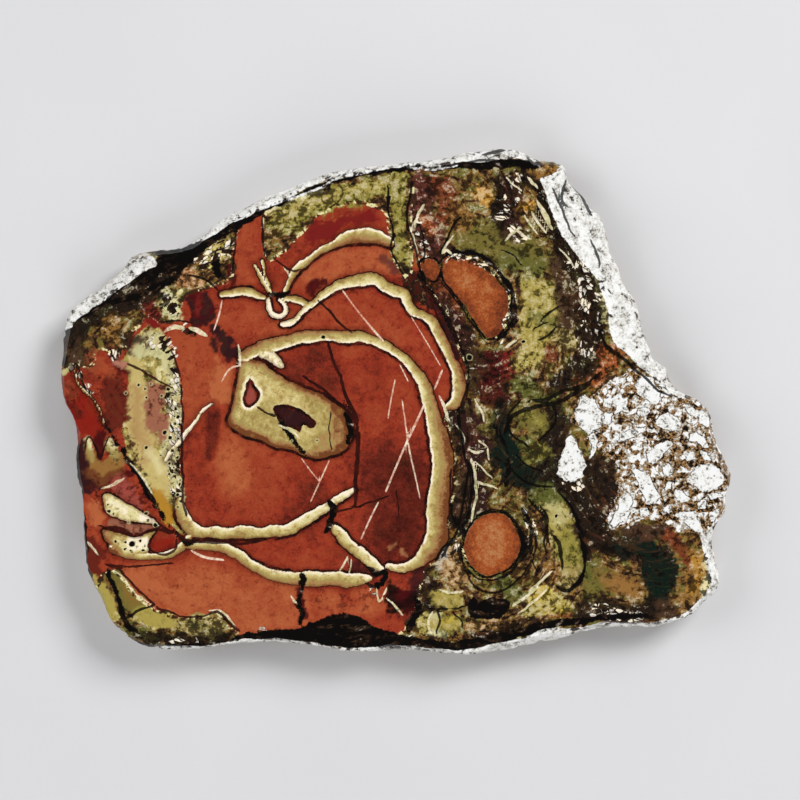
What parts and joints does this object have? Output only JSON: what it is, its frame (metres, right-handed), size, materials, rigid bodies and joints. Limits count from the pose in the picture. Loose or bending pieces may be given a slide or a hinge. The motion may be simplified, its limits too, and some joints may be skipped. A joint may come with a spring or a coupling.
{
  "type": "jasper slab",
  "caption": "Irregular sawn slab of multicoloured jasper with a flat polished front, a flat sawn back and a worn natural skin round the edge.",
  "frame": {"origin": "under the middle of the slab's outline box, on the sawn back that it lies on", "axes": "+X along the slab's long side, to the right of the picture; +Y up the picture; +Z out of the polished front"},
  "size_m": [0.1123, 0.0848, 0.007],
  "materials": {
    "jasper": "polished front, matt sawn back, chalky worn skin round the edge"
  },
  "bodies": {
    "root": {"jasper_slab": "jasper"}
  },
  "joints": []
}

→ **Task to carry out**
Quote each line of the listing above exactly.

→ **Complete answer**
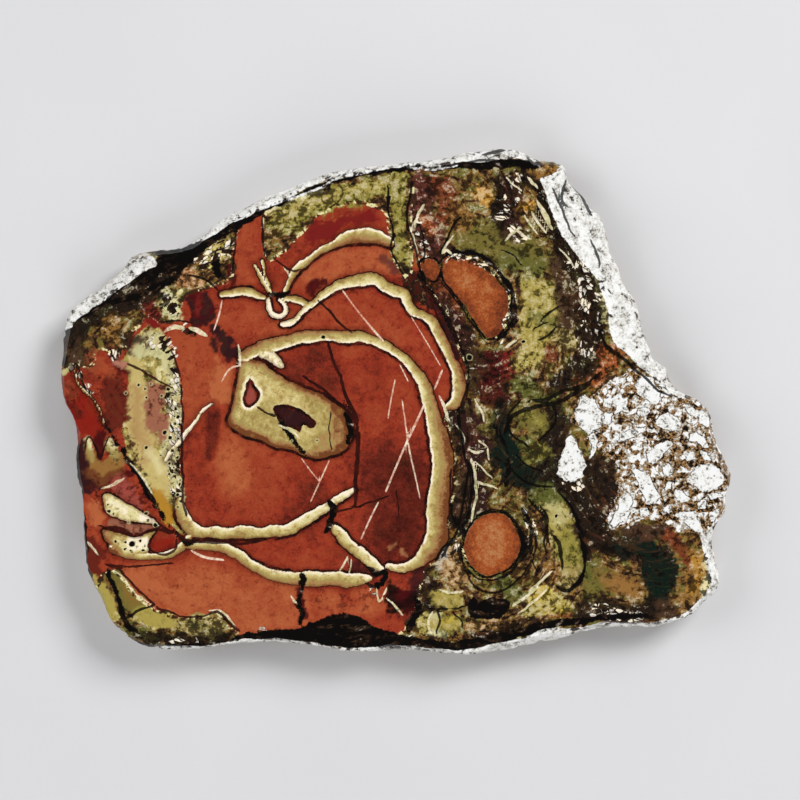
What parts and joints does this object have? Output only JSON: what it is, its frame (metres, right-handed), size, materials, rigid bodies and joints. Limits count from the pose in the picture. Loose or bending pieces may be given a slide or a hinge. The motion may be simplified, its limits too, and some joints may be skipped. A joint may come with a spring or a coupling.
{
  "type": "jasper slab",
  "caption": "Irregular sawn slab of multicoloured jasper with a flat polished front, a flat sawn back and a worn natural skin round the edge.",
  "frame": {"origin": "under the middle of the slab's outline box, on the sawn back that it lies on", "axes": "+X along the slab's long side, to the right of the picture; +Y up the picture; +Z out of the polished front"},
  "size_m": [0.1123, 0.0848, 0.007],
  "materials": {
    "jasper": "polished front, matt sawn back, chalky worn skin round the edge"
  },
  "bodies": {
    "root": {"jasper_slab": "jasper"}
  },
  "joints": []
}